Image: FOX / @thetodayshow Instagram
NAPLAN tests have come and gone for many students across the country.
Whilst some of them might be feeling quite confident in their exam abilities, others weren't so sure they'd shine as much as their friends would on the page.
Kym Hofbaur's daughter Kiarra is one of the thousands of children who took the NAPLAN test.
Understanding that some of her pupils would be a bit anxious about it, Kiarra's teacher, Miss Purcell, decided to give her children a little reminder that no matter what happens, the test would not determine their future.
Kym saw the letter that her daughter brought home and decided that this was something that Australian teachers and parents really needed to see.
"With many kids sitting the NAPLAN today, I had to share this beautiful letter than came home with my daughter yesterday from her teacher.
"The people that score these tests don't know that every day you come to school as my student, that I am proud of the effort you put into attempting new things.
"Because these attributes can't be tested.
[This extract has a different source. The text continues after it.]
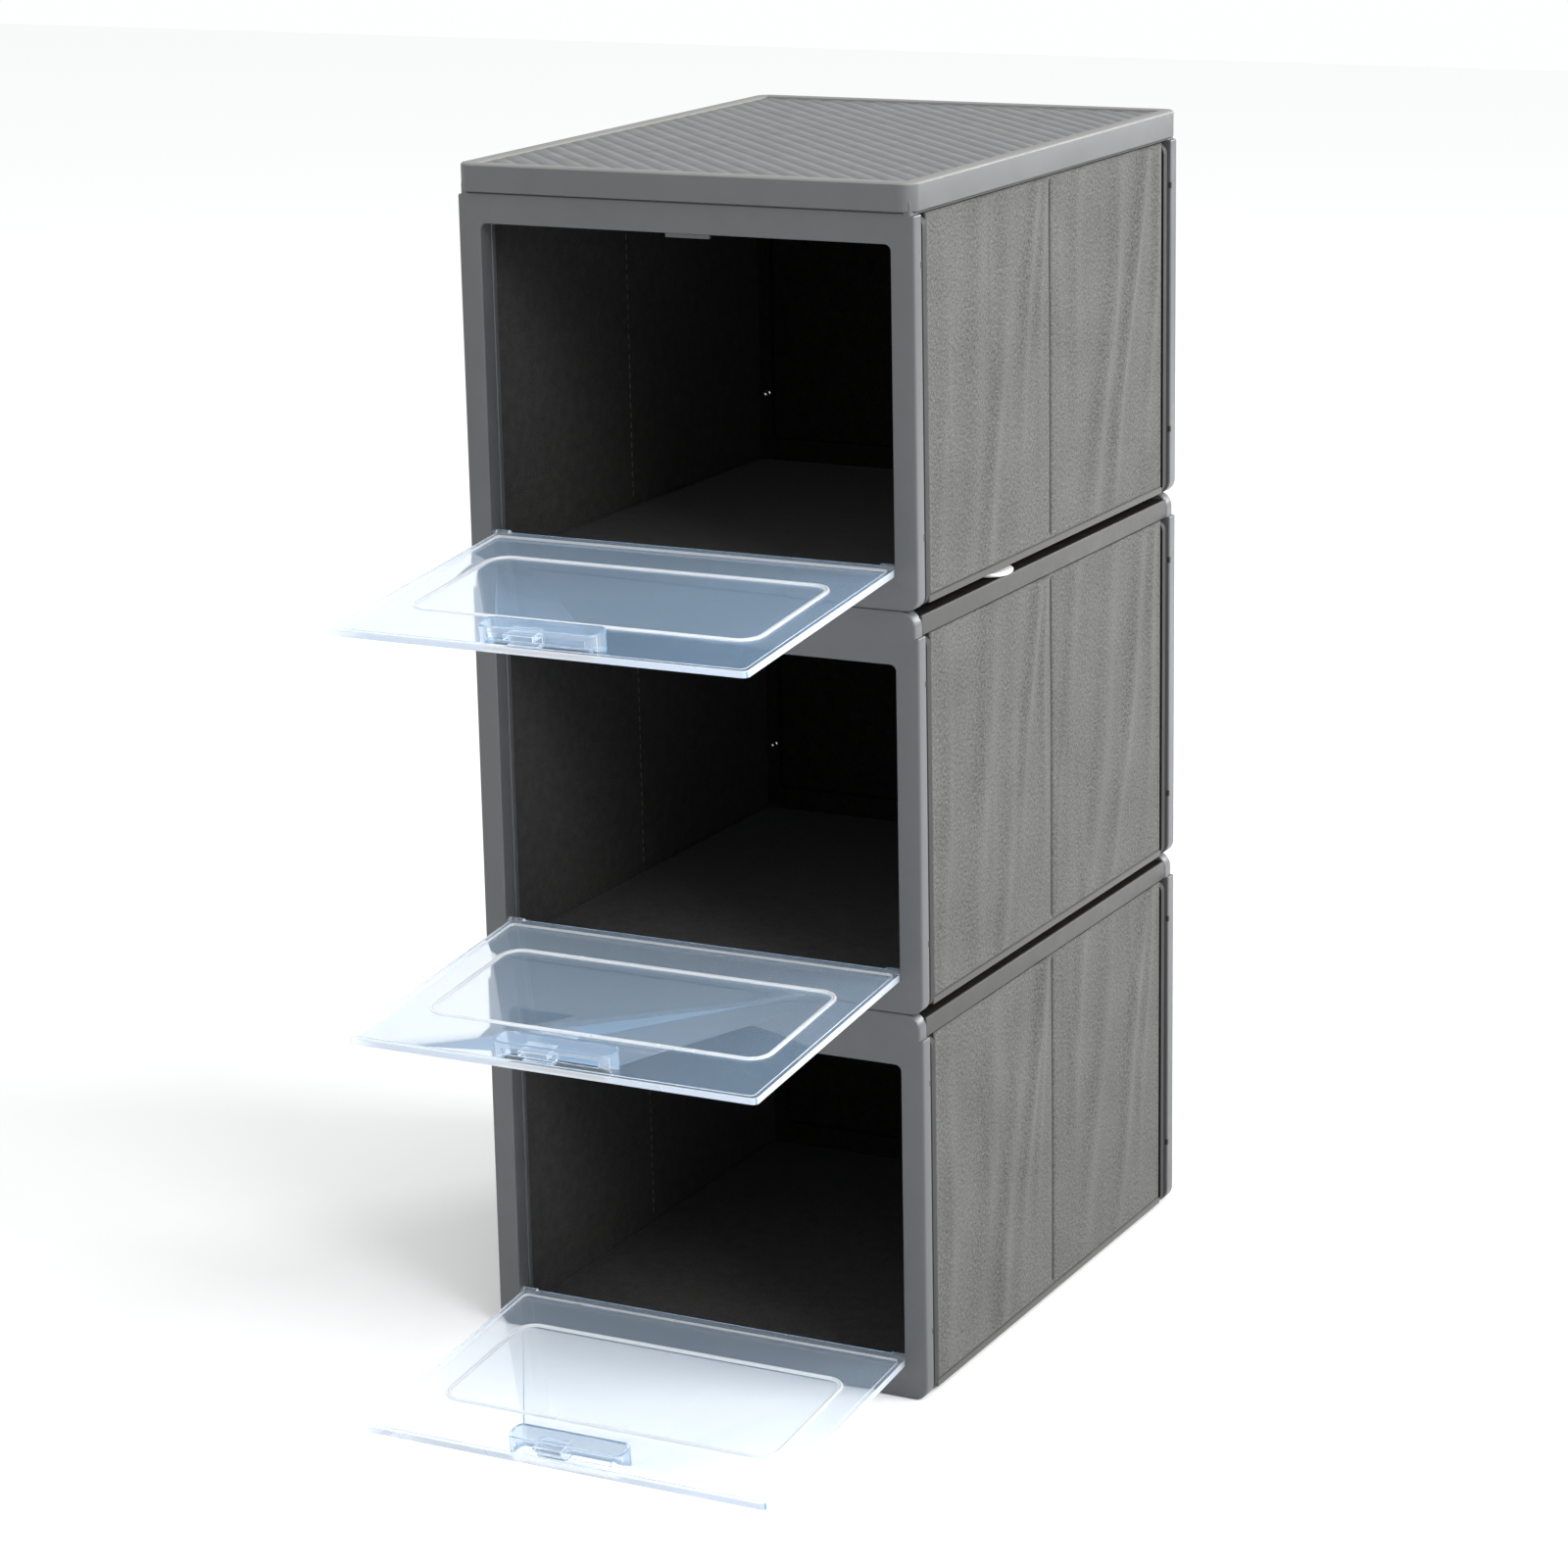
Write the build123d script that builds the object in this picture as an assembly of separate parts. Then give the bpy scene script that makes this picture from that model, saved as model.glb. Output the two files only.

"The scores that you get from the NAPLAN test will tell you how you did on that day, but they will not tell you everything.... They can't tell you that you brighten up my day with your smile.
"They can't tell you how wonderful and special you are."
She sent the photo to The Today Show and they reposted it on their own Instagram page, to show everyone how kind Miss Purcell was to her students.
"Soon, you will be sitting the NAPLAN test.
"Before you do so, there is something very important for you to know.
"The NAPLAN tests do not assess all of the things that make you exceptional and unique.
"They do not assess the fantastic things that you do every single day.
"The NAPLAN is just a snapshot of a brief moment in time."
The letter went on to explain that the people who score the test "don't know that some of you love to sing and dance" and that they are "incredible at drawing".
It said that the tests didn't show how kind and caring the students were towards their families and other pupils because, as Miss Purcell wrote, "these attributes can't be tested".
She ended the note by reminding students that "there is no one way to test all of the awesome things that make you, YOU!"
We wish we had Miss Purcell as a teacher too!